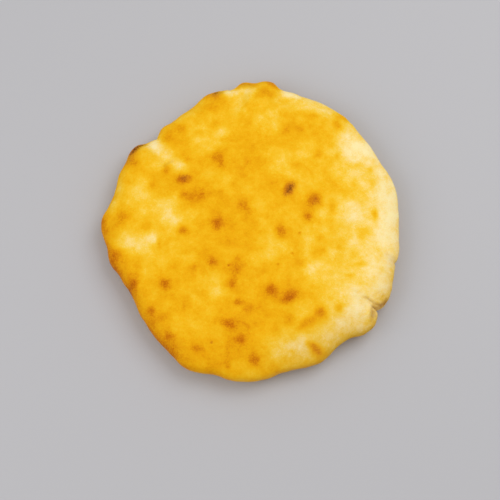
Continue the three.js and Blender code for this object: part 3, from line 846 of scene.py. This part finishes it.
@dataclass
class CrustRelief:
    """The crust's fine relief: blisters, wrinkles, pleats at the rim and the grain of the skin."""

    small_blisters: int = 150
    small_blister_radius: tuple[float, float] = (1.6, 4.2)
    small_blister_rise: tuple[float, float] = (0.08, 0.32)
    narrowest: float = 0.65
    top_reach: float = 92.0
    char_rise: float = 0.3
    fade_start: float = 0.93
    rim_start: float = 0.84
    rim_full: float = 0.97
    rim_fade: float = 0.55
    pleats: Unevenness = Unevenness(5.5, 0.28, 3.1)
    pleat_ring: float = 100.0
    pleat_upright: float = 0.35
    pinch_gather: float = 1.2
    pinch_reach: float = 14.0
    pucker: Unevenness = Unevenness(7.0, 0.16, 11.7)
    grain: Unevenness = Unevenness(2.4, 0.05, 23.9)
    floor_height: float = 3.0
    pressed: float = 0.25
    seed: int = 41

    def scattered(self) -> list[Swell]:
        """Small blisters spread over the top face by a seeded draw.

        Returns:
            The blisters, each up to a third narrower than it is long.
        """
        draw = np.random.default_rng(self.seed)
        blisters = []
        for _ in range(self.small_blisters):
            reach, angle = self.top_reach * math.sqrt(draw.random()), draw.uniform(0, math.tau)
            long = draw.uniform(*self.small_blister_radius)
            rise = draw.uniform(*self.small_blister_rise)
            wide, turn = long * draw.uniform(self.narrowest, 1.0), draw.uniform(0, 180)
            x, y = reach * math.cos(angle), reach * math.sin(angle)
            blisters.append(Swell(x, y, long, wide, turn, rise))
        return blisters

    def lift(self, skin: Skin) -> Array:
        """How far each place of the skin moves outward.

        Args:
            skin: the plain skin.

        Returns:
            The distance in millimetres for each place.
        """
        x, y, z = skin.places.T
        top, heel = skin.zone == Zone.TOP.value, skin.zone == Zone.HEEL.value
        lift = np.zeros_like(x)
        for blister in self.scattered():
            lift += blister.height(x, y)
        lift += self.char_rise * covered(SCORCHED, x, y)
        lift *= top * (1.0 - rise_between(self.fade_start, 1.0, skin.share))
        upward = skin.upward()
        for wrinkle in WRINKLES:
            lift -= wrinkle.depth * wrinkle.cover(x, y) * upward

        rim = top * rise_between(self.rim_start, self.rim_full, skin.share)
        rim += heel * (1.0 - rise_between(self.rim_fade, 1.0, skin.share))
        off_pinch = turn_between(skin.angle, PINCH_ANGLE) / self.pinch_reach
        gathered = 1.0 + self.pinch_gather * bell(off_pinch)
        round_the_rim = laid(self.pleat_ring, skin.angle, z * self.pleat_upright)
        lift += rim * gathered * self.pleats.at(round_the_rim)

        free = blend(self.pressed, 1.0, rise_between(0.0, self.floor_height, z))
        return lift + free * (self.pucker.at(skin.places) + self.grain.at(skin.places))


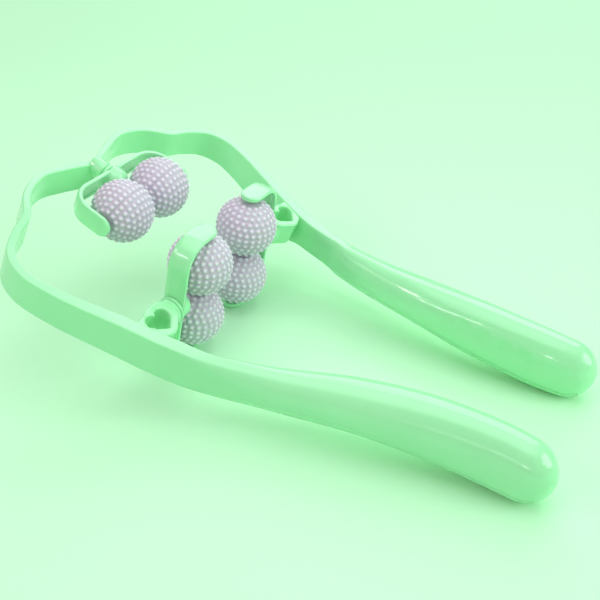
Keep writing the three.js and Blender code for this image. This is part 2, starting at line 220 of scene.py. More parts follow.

▶ Instructions for the task
Extract all the material, leaving every line as it is.

▶ Response for this exercise
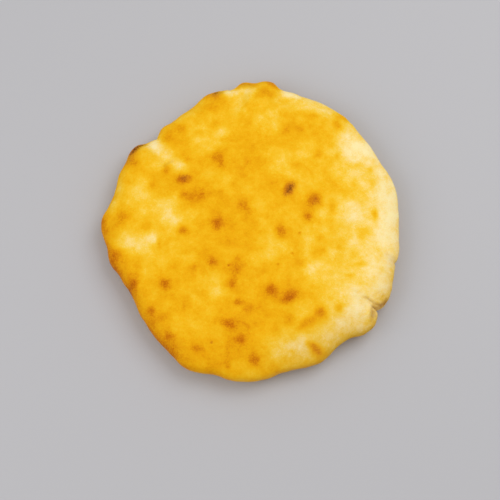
Continue the three.js and Blender code for this object: part 3, from line 846 of scene.py. This part finishes it.
@dataclass
class CrustRelief:
    """The crust's fine relief: blisters, wrinkles, pleats at the rim and the grain of the skin."""

    small_blisters: int = 150
    small_blister_radius: tuple[float, float] = (1.6, 4.2)
    small_blister_rise: tuple[float, float] = (0.08, 0.32)
    narrowest: float = 0.65
    top_reach: float = 92.0
    char_rise: float = 0.3
    fade_start: float = 0.93
    rim_start: float = 0.84
    rim_full: float = 0.97
    rim_fade: float = 0.55
    pleats: Unevenness = Unevenness(5.5, 0.28, 3.1)
    pleat_ring: float = 100.0
    pleat_upright: float = 0.35
    pinch_gather: float = 1.2
    pinch_reach: float = 14.0
    pucker: Unevenness = Unevenness(7.0, 0.16, 11.7)
    grain: Unevenness = Unevenness(2.4, 0.05, 23.9)
    floor_height: float = 3.0
    pressed: float = 0.25
    seed: int = 41

    def scattered(self) -> list[Swell]:
        """Small blisters spread over the top face by a seeded draw.

        Returns:
            The blisters, each up to a third narrower than it is long.
        """
        draw = np.random.default_rng(self.seed)
        blisters = []
        for _ in range(self.small_blisters):
            reach, angle = self.top_reach * math.sqrt(draw.random()), draw.uniform(0, math.tau)
            long = draw.uniform(*self.small_blister_radius)
            rise = draw.uniform(*self.small_blister_rise)
            wide, turn = long * draw.uniform(self.narrowest, 1.0), draw.uniform(0, 180)
            x, y = reach * math.cos(angle), reach * math.sin(angle)
            blisters.append(Swell(x, y, long, wide, turn, rise))
        return blisters

    def lift(self, skin: Skin) -> Array:
        """How far each place of the skin moves outward.

        Args:
            skin: the plain skin.

        Returns:
            The distance in millimetres for each place.
        """
        x, y, z = skin.places.T
        top, heel = skin.zone == Zone.TOP.value, skin.zone == Zone.HEEL.value
        lift = np.zeros_like(x)
        for blister in self.scattered():
            lift += blister.height(x, y)
        lift += self.char_rise * covered(SCORCHED, x, y)
        lift *= top * (1.0 - rise_between(self.fade_start, 1.0, skin.share))
        upward = skin.upward()
        for wrinkle in WRINKLES:
            lift -= wrinkle.depth * wrinkle.cover(x, y) * upward

        rim = top * rise_between(self.rim_start, self.rim_full, skin.share)
        rim += heel * (1.0 - rise_between(self.rim_fade, 1.0, skin.share))
        off_pinch = turn_between(skin.angle, PINCH_ANGLE) / self.pinch_reach
        gathered = 1.0 + self.pinch_gather * bell(off_pinch)
        round_the_rim = laid(self.pleat_ring, skin.angle, z * self.pleat_upright)
        lift += rim * gathered * self.pleats.at(round_the_rim)

        free = blend(self.pressed, 1.0, rise_between(0.0, self.floor_height, z))
        return lift + free * (self.pucker.at(skin.places) + self.grain.at(skin.places))


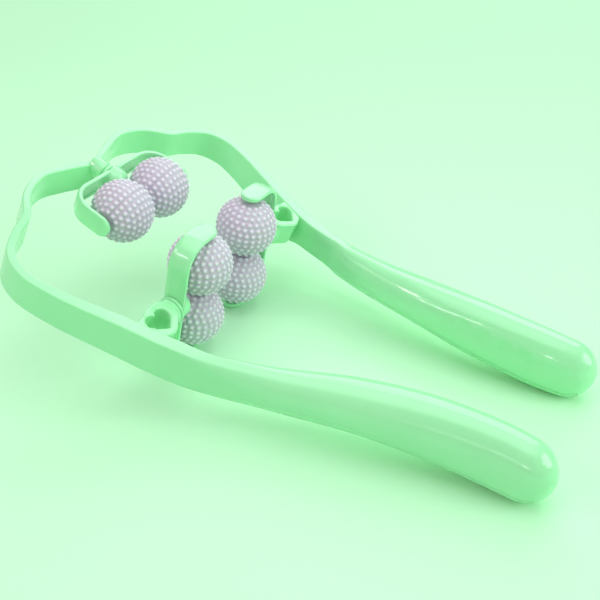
Keep writing the three.js and Blender code for this image. This is part 2, starting at line 220 of scene.py. More parts follow.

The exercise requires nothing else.